Given task:
The first line to copy is the one with "axle_log();"; the last is the one with "bpy.data.objects.remove(obj)". Copy each line in that range exactly, leaving out all others.

[Records with modeling code]
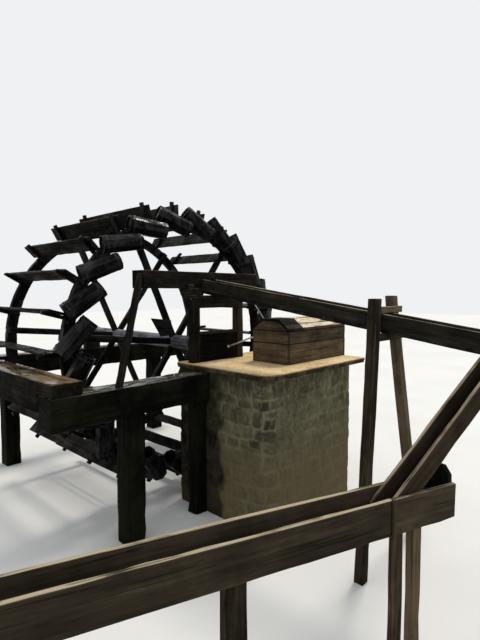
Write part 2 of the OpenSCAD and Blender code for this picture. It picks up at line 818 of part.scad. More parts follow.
// The light metal rod from the stand's panel to the box
module box_rod() color("silver") {
    knob = [rod_x, stand_y + panel_in - knob_r - seat, slab_z + rod_z];
    tip = [box_x - rod_r - seat, box_y + box_w - box_t, slab_z + rod_z + rod_up];
    run = tip - knob;
    translate(knob) {
        sphere(r = knob_r);
        rotate([0, 0, atan2(run[1], run[0])]) rotate([0, acos(run[2] / norm(run)), 0])
            cylinder(r = rod_r, h = norm(run));
    }
    flume_prop();
}

// A thin prop on the box's roof, leaning under the flume's floor
module flume_prop() {
    foot = [box_x + prop_in, box_y + box_w - roof_in - 2 * prop_r,
        slab_z + box_h + roof_rise + 3 * seat];
    under = flume_h + floor_t + seat;
    head = [flume_x + flume_w - 2 * floor_in - prop_r, foot[1], flume_top(foot[1]) - under];
    run = head - foot;
    y0 = foot[1] - 2 * prop_r;
    y1 = foot[1] + 2 * prop_r;
    intersection() {
        translate(foot - run) rotate([0, -atan2(-run[0], run[2]), 0])
            cylinder(r = prop_r, h = 3 * norm(run));
        translate([head[0] - 2 * prop_r, 0, 0]) side_plate(foot[0] - head[0] + 4 * prop_r)
            polygon([[y0, foot[2]], [y1, foot[2]],
                     [y1, flume_top(y1) - under], [y0, flume_top(y0) - under]]);
    }
}

axle_log();
gudgeons();
near_rim_outer();
near_rim_inner();
far_rim_outer();
far_rim_inner();
near_spokes();
far_spokes();
hub_board();
paddles();
paddle_cleats();
bucket_staves();
bucket_bottoms();
bucket_chocks();
pier_masonry();
pier_slab();
near_beam();
cross_beam();
far_beam();
beam_posts();
bearings();
stand_posts();
stand_top_beam();
stand_rail();
stand_panel();
trough_bearers();
trough_floor();
trough_boards();
trough_upper_board();
trough_strut();
flume_floor();
flume_boards();
chute_floor();
chute_boards();
ground_floor();
ground_boards();
ground_end_board();
ground_stakes();
trestle_legs();
trestle_ties();
box_boards();
box_roof_end();
box_roof();
box_rod();
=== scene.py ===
import math
import random

import bmesh
import bpy
import numpy as np
from mathutils import Matrix, Vector, noise
from mathutils.bvhtree import BVHTree


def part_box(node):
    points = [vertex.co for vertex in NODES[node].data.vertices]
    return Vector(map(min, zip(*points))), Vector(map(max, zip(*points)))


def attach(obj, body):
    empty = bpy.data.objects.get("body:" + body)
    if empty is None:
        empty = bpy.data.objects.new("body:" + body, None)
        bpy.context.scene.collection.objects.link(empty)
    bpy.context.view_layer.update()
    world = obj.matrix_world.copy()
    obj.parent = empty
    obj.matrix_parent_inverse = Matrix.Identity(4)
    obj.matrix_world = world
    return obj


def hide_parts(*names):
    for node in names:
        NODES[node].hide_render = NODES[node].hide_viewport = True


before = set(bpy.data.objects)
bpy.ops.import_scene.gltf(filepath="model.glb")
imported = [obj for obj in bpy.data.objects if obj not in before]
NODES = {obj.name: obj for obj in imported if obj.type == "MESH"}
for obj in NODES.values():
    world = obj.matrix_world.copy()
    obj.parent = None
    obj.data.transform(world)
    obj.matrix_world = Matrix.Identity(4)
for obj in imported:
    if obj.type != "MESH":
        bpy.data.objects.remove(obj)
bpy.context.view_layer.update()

# noise_vector takes its offsets from this seed; without one they come from the clock
NOISE_SEED = 11
noise.seed_set(NOISE_SEED)


def middle_of(points):
    """The mean of points."""
    return sum(points, Vector()) / len(points)


# ---------------------------------------------------------------- sizes, in metres
WELD = 2e-5                    # corners nearer than this are one
ON_PLANE = 1e-6                # a cut takes corners this near as lying on it
ON_FACE = 2e-4                 # a nail this near a face sits on it
FLAT = math.radians(1.0)       # faces that turn less than this are one face
SHARP = math.radians(28)       # edges that turn more than this are rounded
BESIDE = 0.3                   # a face is beside a grain that is less than this along it
RIM_RADIUS = 1.85              # the middle of the wheel's rims
AXLE = middle_of(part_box("axle_log"))
AXLE.y = 0
UP = Vector((0, 0, 1))
TURN = 2 * math.pi


def linear(red, green, blue):
    """A colour in linear light, from its screen values of 0 to 255."""
    return [
        (c / 255 / 12.92) if c <= 10 else ((c / 255 + 0.055) / 1.055) ** 2.4
        for c in (red, green, blue)
    ] + [1.0]


# ---------------------------------------------------------------- materials
# Noise patterns: repeats a metre, detail, roughness and distortion. Those of a board's grain
# repeat along it, across it and through it, and the others along X, Y and Z.
STREAK = ((1.3, 24, 24), 5, 0.62, 0.3)
FIBRE = ((7, 170, 170), 3, 0.7)
BLOTCH = ((2.1, 5, 5), 4, 0.6, 0.4)
SPLIT = ((0.9, 36, 36), 2, 0.5)
KNOTS = (2.3, 7.5, 7.5)
STAIN = ((1.7, 1.7, 1.1), 4, 0.62, 0.6)
DROPS = ((9, 9, 4), 3, 0.6)
POOLS = ((3.2, 3.2, 3.2), 4, 0.65, 0.5)
BROAD = ((1.6, 1.6, 1.6), 5, 0.62, 0.5)
PATCH = ((4.2, 4.2, 4.2), 4, 0.6, 0.7)
SPECK = ((34, 34, 34), 5, 0.7)
GRIT = ((150, 150, 150), 3, 0.65)
RUN = ((5, 5, 1.6), 5, 0.68, 0.8)
MOTTLE = ((14, 14, 9), 5, 0.68, 0.5)
BLOOM = ((22, 22, 22), 5, 0.65, 0.4)
SCRATCH = ((260, 260, 260), 3, 0.6)
FLOOR_SHADE = ((0.4, 0.4, 0.4), 3)

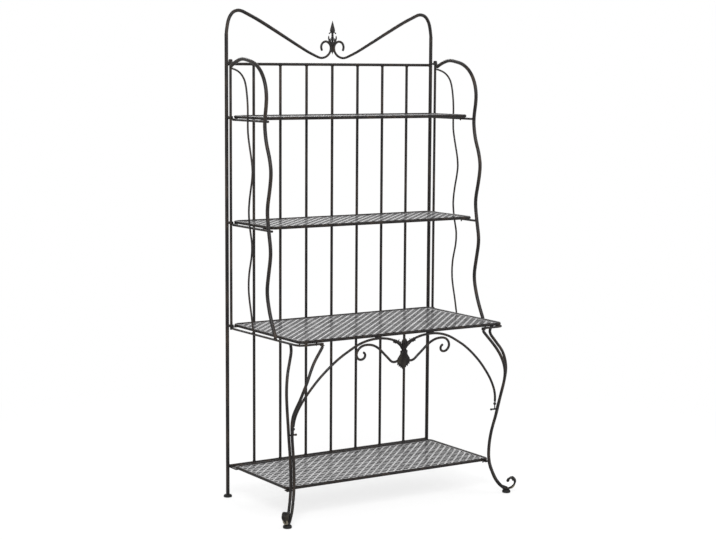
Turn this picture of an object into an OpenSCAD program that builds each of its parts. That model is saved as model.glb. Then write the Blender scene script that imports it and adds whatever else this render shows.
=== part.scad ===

Result for this exercise:
axle_log();
gudgeons();
near_rim_outer();
near_rim_inner();
far_rim_outer();
far_rim_inner();
near_spokes();
far_spokes();
hub_board();
paddles();
paddle_cleats();
bucket_staves();
bucket_bottoms();
bucket_chocks();
pier_masonry();
pier_slab();
near_beam();
cross_beam();
far_beam();
beam_posts();
bearings();
stand_posts();
stand_top_beam();
stand_rail();
stand_panel();
trough_bearers();
trough_floor();
trough_boards();
trough_upper_board();
trough_strut();
flume_floor();
flume_boards();
chute_floor();
chute_boards();
ground_floor();
ground_boards();
ground_end_board();
ground_stakes();
trestle_legs();
trestle_ties();
box_boards();
box_roof_end();
box_roof();
box_rod();
=== scene.py ===
import math
import random

import bmesh
import bpy
import numpy as np
from mathutils import Matrix, Vector, noise
from mathutils.bvhtree import BVHTree


def part_box(node):
    points = [vertex.co for vertex in NODES[node].data.vertices]
    return Vector(map(min, zip(*points))), Vector(map(max, zip(*points)))


def attach(obj, body):
    empty = bpy.data.objects.get("body:" + body)
    if empty is None:
        empty = bpy.data.objects.new("body:" + body, None)
        bpy.context.scene.collection.objects.link(empty)
    bpy.context.view_layer.update()
    world = obj.matrix_world.copy()
    obj.parent = empty
    obj.matrix_parent_inverse = Matrix.Identity(4)
    obj.matrix_world = world
    return obj


def hide_parts(*names):
    for node in names:
        NODES[node].hide_render = NODES[node].hide_viewport = True


before = set(bpy.data.objects)
bpy.ops.import_scene.gltf(filepath="model.glb")
imported = [obj for obj in bpy.data.objects if obj not in before]
NODES = {obj.name: obj for obj in imported if obj.type == "MESH"}
for obj in NODES.values():
    world = obj.matrix_world.copy()
    obj.parent = None
    obj.data.transform(world)
    obj.matrix_world = Matrix.Identity(4)
for obj in imported:
    if obj.type != "MESH":
        bpy.data.objects.remove(obj)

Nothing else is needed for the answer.